自分の判断だけで確定申告をしないというのは危険と言えます。確定申告をしないということについては、①儲けがあった場合「脱税」となってしまう、②自主的に納税手続きを行わない場合支払いしていない期間分の追徴課税がされてしまいます、③申告をしないままでいると最悪の場合「財産差し押さえ」の可能性もある、これらのリスクについて把握しておく必要があると言えるでしょう。

①儲けがあった場合「脱税」となってしまう

「脱税」と聞くとテレビやドラマの世界のように感じる人もいるかもしれません。しかし、申告の必要があるのに、あえて申告しなかったとなればそれは脱税となってしまいます。

確定申告は年間の所得を翌年の2月1日~3月15日の期間の間に、申告及び納税をする必要があります。この期間内に申告及び納税を怠ったケースになると「無申告加算税」が要求されることとなります。

このような余分な税金を払うくらいであれば、最初から税金を納めていたほうが、労力もお金も安く済むことがほとんどです。この点には十分注意するべきでしょう。

②自主的に納税手続きを行わない場合支払いしていない期間分の延長税

税金を定められた期限内に納付しない場合、納付期限の翌日より納付日までの日数に応じた延滞税が自動的に発生します。

例えば次のような場合には延滞税が課されます。
(1) 申告などで確定した税額を法定納期限までに完納しないとき。
(2) 期限後申告書又は修正申告書を提出した場合で、納付しなければならない税額があるとき。
(3) 更正又は決定の処分を受けた場合で、納付しなければならない税額があるとき。

いずれの場合も、法定納期限の翌日から納付する日までの日数に応じた延滞税を納付しなければなりません。

なお、延滞税は本税だけを対象として課されるものであり、加算税などに対しては課されません。

参照:国税庁HPより

③申告をしないままでいると最悪の場合「財産差し押さえ」の可能性もある

申告を怠って放置していると、最悪のケースでは財産の差し押さえということも想定されます。
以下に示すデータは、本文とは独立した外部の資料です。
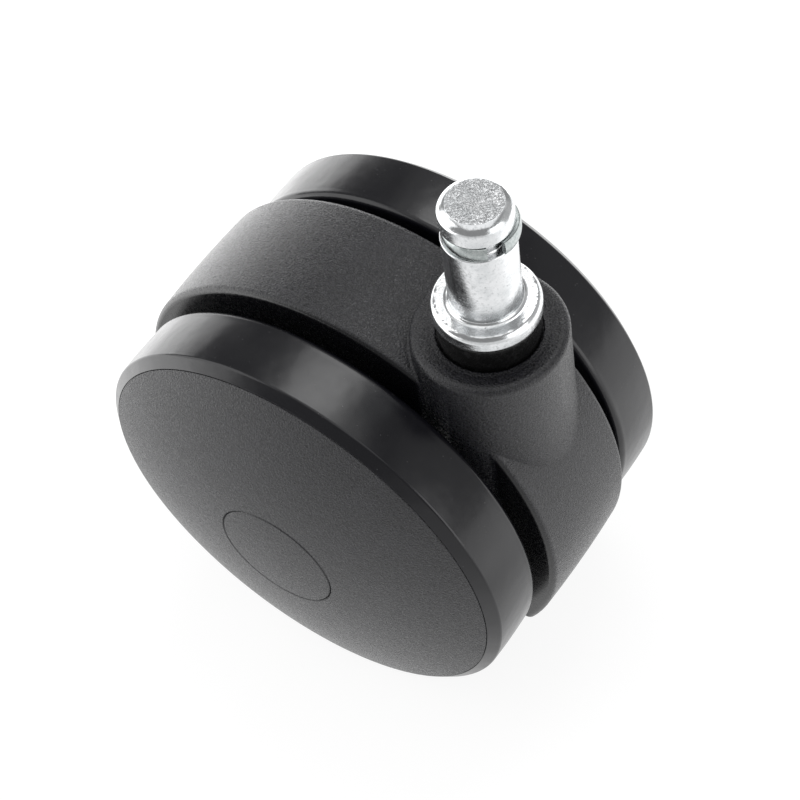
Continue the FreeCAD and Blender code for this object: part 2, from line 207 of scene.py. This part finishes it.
def turned(name, points, place, steps, start=0.0, sweep=math.tau, shape=None):
    """A closed solid turned from an outline; shape moves each (radius, along, angle) a little."""
    whole = math.isclose(sweep, math.tau)
    turns = steps if whole else steps + 1
    mesh = bmesh.new()
    rings = []
    for point in points:
        if point.x < AXIS_EPSILON:
            rings.append([mesh.verts.new(place(0, point.y, 0))] * turns)
            continue
        ring = []
        for step in range(turns):
            angle = start + sweep * step / steps
            radius, along = shape(point.x, point.y, angle) if shape else (point.x, point.y)
            ring.append(mesh.verts.new(place(radius, along, angle)))
        rings.append(ring)
    for this, following in zip(rings, rings[1:] + rings[:1]):
        for step in range(steps):
            after = (step + 1) % turns
            corners = [this[step], this[after], following[after], following[step]]
            corners = [c for at, c in enumerate(corners) if c not in corners[:at]]
            if len(corners) > 2:
                mesh.faces.new(corners)
    if not whole:
        mesh.faces.new([ring[0] for ring in rings])
        mesh.faces.new([ring[-1] for ring in rings])
    bmesh.ops.recalc_face_normals(mesh, faces=mesh.faces)
    data = bpy.data.meshes.new(name)
    mesh.to_mesh(data)
    mesh.free()
    data.shade_smooth()
    data.set_sharp_from_angle(angle=SHARP)
    piece = bpy.data.objects.new(name, data)
    bpy.context.scene.collection.objects.link(piece)
    return piece


def stand_for(piece, node, body, material):
    """Puts a piece in place of a CAD node, on the node's body."""
    piece.data.materials.append(material)
    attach(piece, body)
    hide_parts(node)
    return piece


# ---------------------------------------------------------------- material recipes

def scaled(colour, share):
    return tuple(channel * share for channel in colour)


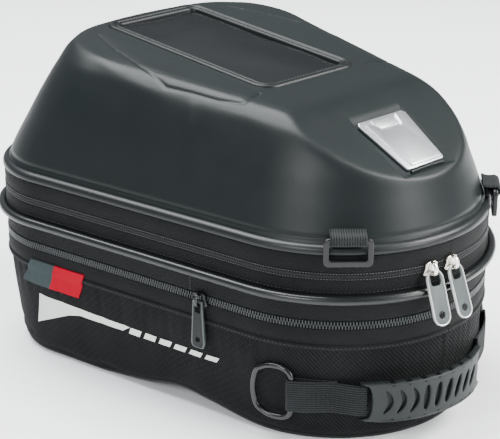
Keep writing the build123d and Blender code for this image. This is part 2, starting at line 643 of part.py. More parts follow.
# ================================================================ export
def nodes():
    """Every sub-part of the bag by node name."""
    parts = {
        "lower_wall": lower_wall(),
        "base_plate": base_plate(),
        "bottom_board": bottom_board(),
        "lower_lining": lower_lining(),
        "rim_band": rim_band(),
        "expansion_zip_lower_teeth": zip_half(EXPANSION_ZIP_Z, False),
        "expansion_gusset": expansion_gusset(),
        "side_label_red": side_label(0, 0.1),
        "side_label_grey": side_label(1, 0.0),
        "lock_housing": lock_housing(),
        "lock_latch": lock_latch(),
        "release_tab": release_tab(),
        "lock_screws": lock_screws(),
        "lock_backing_ring": backing_ring(),
        "collar_band": collar_band(),
        "collar_piping": collar_piping(),
        "collar_lining": collar_lining(),
        "expansion_zip_upper_teeth": zip_half(EXPANSION_ZIP_Z, True),
        "main_zip_lower_teeth": zip_half(MAIN_ZIP_Z, False),
        "expansion_slider": expansion_slider(),
        "expansion_pull": expansion_pull(),
        "top_shell": top_shell(),
        "trim_strip": trim_strip(),
        "lid_band": lid_band(),
        "lid_hinge_tape": lid_hinge_tape(),
        "lid_lining": lid_lining(),
        "main_zip_upper_teeth": zip_half(MAIN_ZIP_Z, True),
        "window_frame": window_frame(),
        "window_film": window_film(),
        "phone_pocket": phone_pocket(),
        "badge_plate": badge_plate(),
        "handle_grip": handle_grip(),
    }
    for name, side in SIDES.items():
        parts[f"reflective_print_{name}"] = reflective_print(side)
        parts[f"main_slider_{name}"] = main_slider(name)
        parts[f"main_puller_{name}"] = main_puller(name)
        parts[f"strap_loop_{name}"] = strap_loop(side)
        parts[f"strap_ring_{name}"] = strap_ring(side)
        parts[f"handle_patch_{name}"] = handle_patch(side, name)
        parts[f"handle_strap_{name}"] = handle_strap(side)
        parts[f"d_ring_{name}"] = d_ring(name)
    return parts


os.makedirs(OUT, exist_ok=True)
for node, solid in nodes().items():
    export_step(solid, f"{OUT}/{node}.step")
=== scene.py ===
from math import asin, cos, degrees, pi, radians, sin

import bmesh
import bpy
import numpy as np
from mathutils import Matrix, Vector
from mathutils.bvhtree import BVHTree


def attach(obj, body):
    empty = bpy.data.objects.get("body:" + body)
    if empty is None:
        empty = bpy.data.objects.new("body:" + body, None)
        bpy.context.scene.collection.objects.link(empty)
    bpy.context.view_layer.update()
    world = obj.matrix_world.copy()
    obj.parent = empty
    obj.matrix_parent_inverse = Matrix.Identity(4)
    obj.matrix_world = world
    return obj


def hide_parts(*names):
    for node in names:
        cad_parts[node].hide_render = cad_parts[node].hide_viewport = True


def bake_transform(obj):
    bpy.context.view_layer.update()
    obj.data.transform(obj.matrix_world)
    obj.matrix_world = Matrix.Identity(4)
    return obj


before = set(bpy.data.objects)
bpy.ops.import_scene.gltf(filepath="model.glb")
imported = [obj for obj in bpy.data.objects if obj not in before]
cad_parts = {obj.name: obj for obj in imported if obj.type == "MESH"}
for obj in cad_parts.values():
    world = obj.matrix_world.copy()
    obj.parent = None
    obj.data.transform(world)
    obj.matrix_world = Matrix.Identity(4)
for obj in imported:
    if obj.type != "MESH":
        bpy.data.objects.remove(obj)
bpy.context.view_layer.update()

# An expandable motorcycle tank bag. Lengths are in millimetres until a mesh is made.
# The frame is the CAD model's: +Z up, +Y to the front, and the nose faces the rider at -Y.
MM = 0.001

# ---- camera
CAMERA_AZIMUTH, CAMERA_ELEVATION, CAMERA_DISTANCE = -42.9, 22.0, 1100.0
CAMERA_TARGET = (-10.2, 11.1, 97.7)
LENS, SENSOR = 110.88, 36.0

# ---- plan outline
NOSE_R, NOSE_Y, TAPER = 102.0, -64.0, radians(11)
CORNER_R, FRONT_R, FRONT_Y = 62.0, 355.0, 181.6
COLUMNS = 640

# ---- heights of the bands
SEAM_Z, EXPANSION_Z, PIPING_Z, MAIN_Z = 72.0, 86.5, 105.0, 120.0
PIPING_R = 3.2
LOWER_KNOTS = [(72.0, -0.5), (34.0, -5.0), (10.0, -6.8), (0.0, -10.0)]
SKIRT_KNOTS = [(-100.0, 0.0), (-74.0, 1.5), (-46.0, 7.5), (-22.0, 10.5), (10.0, 4.5), (50.0, 0.0)]
ARCH_KNOTS = [(-100.0, 0.0), (-74.0, 14.0), (-42.0, 27.0), (-8.0, 27.0), (46.0, 16.0), (110.0, 0.0)]
PLATE_T, WALL_T, WALL_SLACK = 3.0, 1.7, 1.8
LINING_LIFT = 4.2
LABEL_TOPS, LABEL_FEET = (53.0, 80.0, 102.0), (61.0, 88.0, 115.0)

# ---- lid shell: offset, height, cut-back at the front, forward tilt, corner rounding
SHELL_PROFILE = [
    (-3.0, 140.2, 0.0, 0.0, 0.0), (-5.4, 147.0, 1.0, 0.3, 1.0), (-12.0, 166.0, 5.0, 1.0, 5.0),
    (-19.4, 186.0, 8.0, 2.0, 12.0), (-25.8, 199.0, 8.5, 2.8, 18.0), (-32.5, 208.8, 7.0, 3.4, 24.0),
    (-40.0, 214.3, 3.0, 3.6, 30.0), (-46.0, 215.3, 1.0, 3.6, 34.0),
]
DECK_Z, DECK_TILT = 213.5, radians(3.6)
WINDOW_Y, FRAME_HALF = 46.0, (44.0, 86.0)
FACET_TOP, FACET_FOOT, FACET_SOFTNESS = (-80.0, 208.2), (-151.0, 171.2), 1.6
BADGE_FROM_TOP = 45.0
BADGE_PLATE = [
    (-16, -23.5), (16, -23.5), (17.5, -22), (22, 20), (20, 22.5), (-20, 22.5), (-22, 20), (-17.5, -22),
]
BADGE_FACE = [
    (-12, -22), (15, -22), (16.2, -20.5), (20, 19), (12, 20.5), (10, 12), (8, 10.5), (-8, 10.5),
    (-10, 12), (-12.5, 17), (-17.5, 18.5), (-13, -20.5),
]
BADGE_TONGUE = [(-8, 12.5), (7.5, 12.5), (10, 21), (-10.5, 21), (-11, 17)]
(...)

このようなことが勤務先や親族にわかられてしまっては、信用問題にも繋がってしまいます。

▼確定申告をしないことに関するリスクとは?

  1. 脱税
  2. 延長税

まとめ

不動産を売却した場合、まずは課税譲渡所得が発生するのか、しないのかについて確認を行いましょう。もし、譲渡所得が発生するのであれば、利用できる控除がないか確認を行います。これらは税務署の税務相談窓口を利用すると良いでしょう。

不動産を売却して発生するのは、所得税、住民税、国民健康保険の増額です。これらは可能であれば不動産売却検討段階で算定して、これらを差し引いた金額を不動産売却の手取り金額として考えておきましょう。

確定申告をする場合は、自分で行うことも可能ですが可能であれば税理士を利用することでより、正確な申告手続きを行うことができるでしょう。自分で行う場合も税務署にて確認を取りながら進めることで、申告のミスを減らすことができるでしょう。

確定申告をしないことによるリスクは、脱税、遅延税や財産の差し押さえなどのリスクを内在しています。これらを理解したうえで、確実に慎重に申告の手続きを行うようにしましょう。